House leaders have planned votes in the coming weeks on both the $550 billion infrastructure package and a separate tax and spending measure of as much as $3.5 trillion. But divisions between moderates and progressives could create hurdles to passage.
“I think we will get them both done,” Rep. Jim McGovern (D-Mass.) said in an interview on Bloomberg Television’s “Balance of Power” with David Westin. “I believe we will be able to work out a deal that our moderates will go along with.”
The House last month passed a budget outline setting up consideration of the $3.5 trillion tax and spending package, but only after Speaker Nancy Pelosi (D-Calif.) agreed to a procedural resolution putting the House on track to vote on the infrastructure bill by Sept. 27.
Moderates support the infrastructure bill but some are skeptical of the price tag and tax increases envisioned for the larger measure. Pelosi can lose only three votes from her party and still pass legislation in the House if Republicans are united in opposition.
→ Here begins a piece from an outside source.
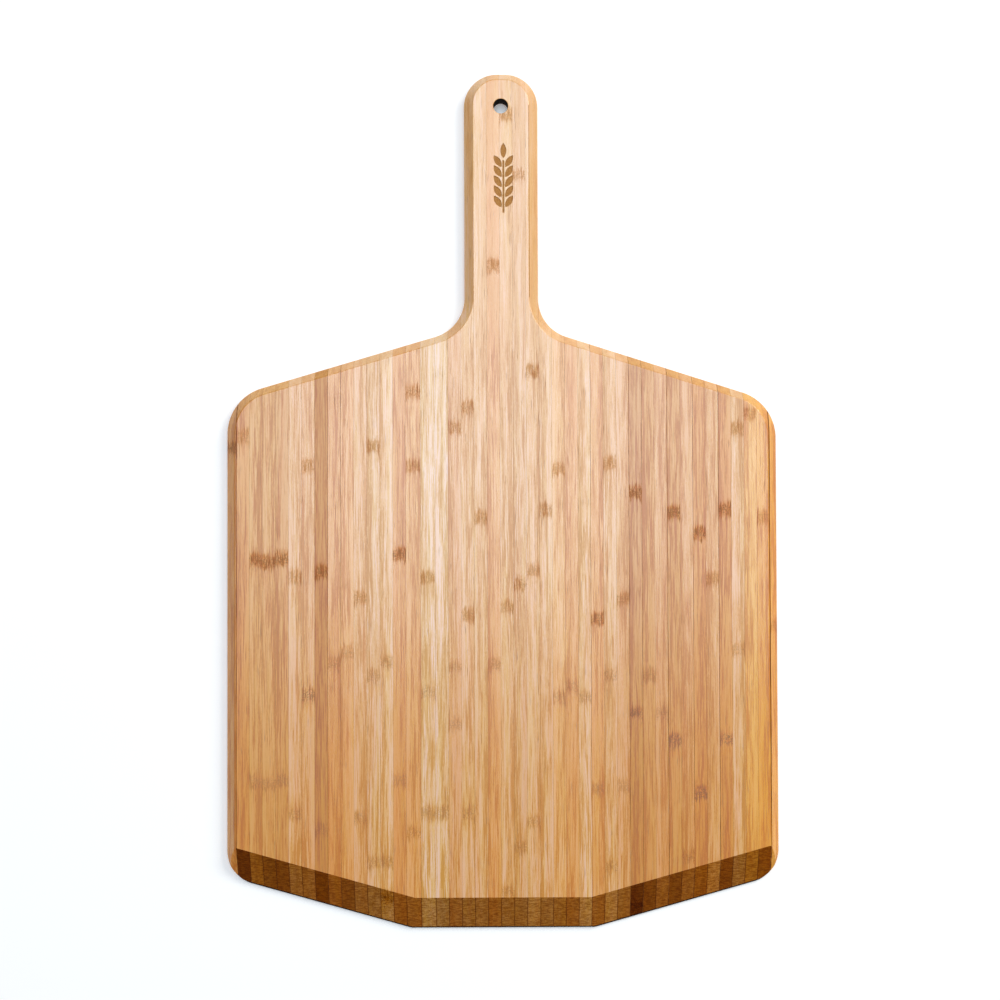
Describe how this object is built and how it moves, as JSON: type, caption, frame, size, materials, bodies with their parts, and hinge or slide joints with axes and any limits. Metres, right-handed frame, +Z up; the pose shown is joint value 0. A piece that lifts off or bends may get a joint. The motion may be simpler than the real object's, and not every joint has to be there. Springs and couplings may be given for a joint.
{
  "type": "pizza peel",
  "caption": "Flat laminated bamboo pizza peel: wide blade with bevelled front edge, sloped shoulders and a straight handle with a hanging hole.",
  "frame": {"origin": "centre of the bounding box, on the plane of the flat underside", "axes": "+Y along the board towards the handle end, +Z up out of the top face, +X to the right seen from above with the handle pointing away"},
  "size_m": [0.305, 0.475, 0.01],
  "materials": {
    "bamboo_pale": "oiled satin, pale cream bamboo strip",
    "bamboo_straw": "oiled satin, straw yellow bamboo strip",
    "bamboo_honey": "oiled satin, honey brown bamboo strip",
    "bamboo_tan": "oiled satin, pinkish tan bamboo strip",
    "bamboo_rust": "oiled satin, rust brown bamboo strip",
    "bamboo_amber": "oiled satin, orange amber bamboo strip"
  },
  "bodies": {
    "root": {"left_edge_slat": "bamboo_honey", "left_blade_slat_01": "bamboo_tan", "left_blade_slat_02": "bamboo_tan", "left_blade_slat_03": "bamboo_tan", "left_blade_slat_04": "bamboo_tan", "left_blade_slat_05": "bamboo_straw", "left_blade_slat_06": "bamboo_honey", "left_blade_slat_07": "bamboo_rust", "left_blade_slat_08": "bamboo_honey", "left_blade_slat_09": "bamboo_straw", "left_blade_slat_10": "bamboo_straw", "left_blade_slat_11": "bamboo_straw", "left_blade_slat_12": "bamboo_pale", "left_blade_slat_13": "bamboo_honey", "left_blade_slat_14": "bamboo_straw", "left_blade_slat_15": "bamboo_pale", "left_blade_slat_16": "bamboo_pale", "left_blade_slat_17": "bamboo_straw", "left_neck_slat": "bamboo_pale", "handle_slat_1": "bamboo_pale", "handle_slat_2": "bamboo_straw", "handle_slat_3": "bamboo_pale", "handle_slat_4": "bamboo_straw", "handle_slat_5": "bamboo_pale", "right_blade_slat_01": "bamboo_pale", "right_blade_slat_02": "bamboo_pale", "right_blade_slat_03": "bamboo_straw", "right_blade_slat_04": "bamboo_pale", "right_blade_slat_05": "bamboo_straw", "right_blade_slat_06": "bamboo_pale", "right_blade_slat_07": "bamboo_straw", "right_blade_slat_08": "bamboo_tan", "right_blade_slat_09": "bamboo_tan", "right_blade_slat_10": "bamboo_honey", "right_blade_slat_11": "bamboo_tan", "right_blade_slat_12": "bamboo_honey", "right_blade_slat_13": "bamboo_tan", "right_blade_slat_14": "bamboo_honey", "right_blade_slat_15": "bamboo_tan", "right_blade_slat_16": "bamboo_pale", "right_blade_slat_17": "bamboo_amber", "right_blade_slat_18": "bamboo_amber", "right_edge_slat": "bamboo_amber"}
  },
  "joints": []
}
McGovern’s comments come on a day when House committees have begun votes on elements of the larger package, which has been designed to go on a special budget fast track through the Senate to bypass the need for Republican votes. The Natural Resources Committee is voting on a portion of the bill with climate change and environmental conservation elements and the Oversight Committee is working on money to electrify the vehicles in the U.S. Postal Service, among other priorities.
In a sign of possible trouble for the social spending package, moderate Democrats Ed Case of Hawaii and Jim Costa of California said during the Natural Resources Committee meeting that they would vote to advance the committee’s portion of the package but they are deeply concerned that the overall bill will not be fully paid for and would add to the nation’s $28.4 trillion debt.